Cette baisse des cours est d’origine spéculative. Les investisseurs avaient misé sur la fève durant le fort recul des prix des matières premières depuis 2015 et elle a été l’un des rares produits de base à résister à la déprime mondiale. Avec la petite reprise en cours des autres matières premières, les spéculateurs ont en partie retiré leurs fonds du cacao pour les placer dans le café ou l’anacarde. D’où l’inversion de la tendance, qui a pénalisé la Côte d’Ivoire, premier producteur mondial de la filière.

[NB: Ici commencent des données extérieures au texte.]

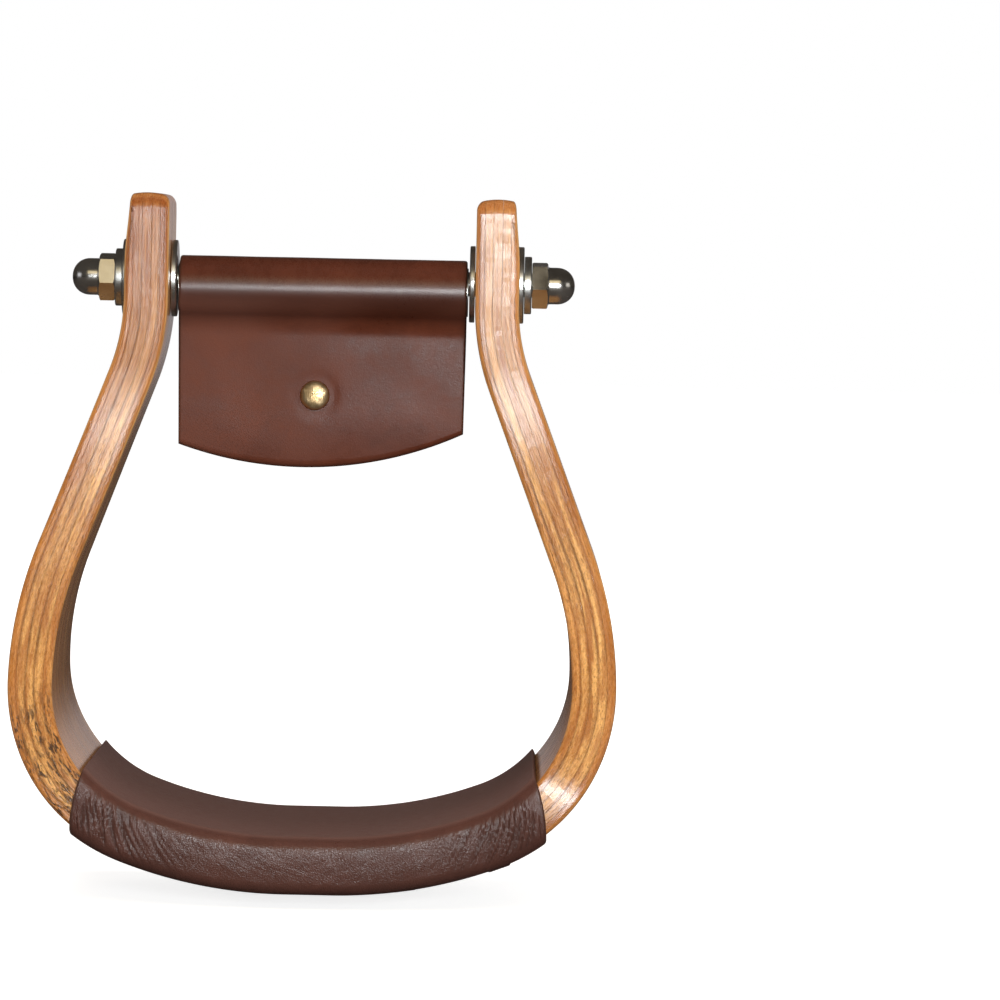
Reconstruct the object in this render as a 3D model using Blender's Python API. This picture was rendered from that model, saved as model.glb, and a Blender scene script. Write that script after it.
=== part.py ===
"""A Western stirrup: a bow bent from five glued wooden plies, a tread cover of
leather laced underneath, and a quarter-inch cross bolt that carries a steel
roller tube in a riveted leather cover.

Sizes are in millimetres. The origin is the middle of the cross bolt, +X runs
along the bolt, +Y is the far side of the stirrup, +Z is up towards the saddle.
"""

import math

import bmesh
import bpy
from mathutils import Matrix

for leftover in list(bpy.data.objects):
    bpy.data.objects.remove(leftover, do_unlink=True)

MM = 0.001

# The bow.
BOW_WIDTH = 156.1  # over the outer faces at the widest level
BOLT_DROP = 154.5  # bolt axis to the underside of the wood
NECK_WIDTH = 79.4  # clear width between the two arms at the bolt
PLY = 2.2  # thickness of one ply
GLUE = 0.1  # glue line between two plies
ARM_TOP = 22.2  # bolt axis to the top of an arm
ARM_DEPTH = 40.9  # front to back at the bolt
TREAD_DEPTH = 98.2  # front to back of the wooden tread
TREAD_FLAT = 6.0  # half length of the flat in the middle of the tread
TREAD_BEND = 113.0  # bend radii on the middle of the middle ply
CORNER_BEND = 40.7
SIDE_STRAIGHT = 48.3  # straight between the belly's bend and the neck's
BELLY_SHARE = 0.612  # the belly's share of the two bend radii together
NECK_STRAIGHT = 5.0  # bolt axis down to where the neck begins to bend
FLARE_START = 20.0  # bolt axis down to where the strip begins to widen
FLARE_END = 136.0  # bolt axis down to where it has its full depth
FLARE_STRAIGHT = 22.9  # straight cut between the hollow and the round one
HOLLOW_SHARE = 0.833  # the hollow cut's share of the two radii together
EDGE_ROUND = 1.3  # rounding of the long edges
TOP_CORNER = 4.0  # rounding of the arm tops, seen from the side
TOP_SANDING = 1.2  # wood sanded off the outer face towards the top
HOLE_PLAY = 0.85  # bolt hole over the bolt
SPOT_DEPTH = 0.5  # flat seat cut for the outer washers
SANDING_START = 4.0  # bolt axis up to where the sanding begins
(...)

Cacao et agitation sociale ont contribué à aggraver le déficit budgétaire

Autre facteur du freinage, la grogne sociale exprimée début 2017 par les mutineries et les grèves à répétition des fonctionnaires. Dans les deux cas, les négociations ont débouché sur l’acceptation par le gouvernement de leurs revendications. Même si le paiement des arriérés de salaires des fonctionnaires, soit 249 milliards de F CFA (380 millions d’euros), doit être étalé jusqu’en 2026, ces ponctions financières affectent les comptes de l’État.

Cacao et agitation sociale ont contribué à aggraver le déficit budgétaire, qui atteindra pour 2017 un pic de 4,5 % du produit intérieur brut (PIB), contre 2,9 % en 2015. En cette fin d’année, la dette totale devrait dépasser les 42,5 % du PIB enregistrés fin 2016, mais son risque demeure modéré.

Aides financières

Le gouvernement entend remédier à ces dérapages dès l’an prochain et il semble avoir convaincu les marchés et les bailleurs de sa bonne foi. La France a promis 2 milliards d’euros de crédits à taux privilégiés, notamment pour financer le métro d’Abidjan. Les États-Unis ont octroyé une aide de 500 millions de dollars (plus de 420 millions d’euros) pour aider à combattre la pauvreté et à stimuler la croissance. En juin, la Côte d’Ivoire a collecté sans difficulté 1,25 milliard de dollars et 625 millions d’euros en euro-obligations (eurobonds). Et le FMI continue à débourser par tranches les 899,2 millions de dollars prévus au titre de ses programmes de crédit.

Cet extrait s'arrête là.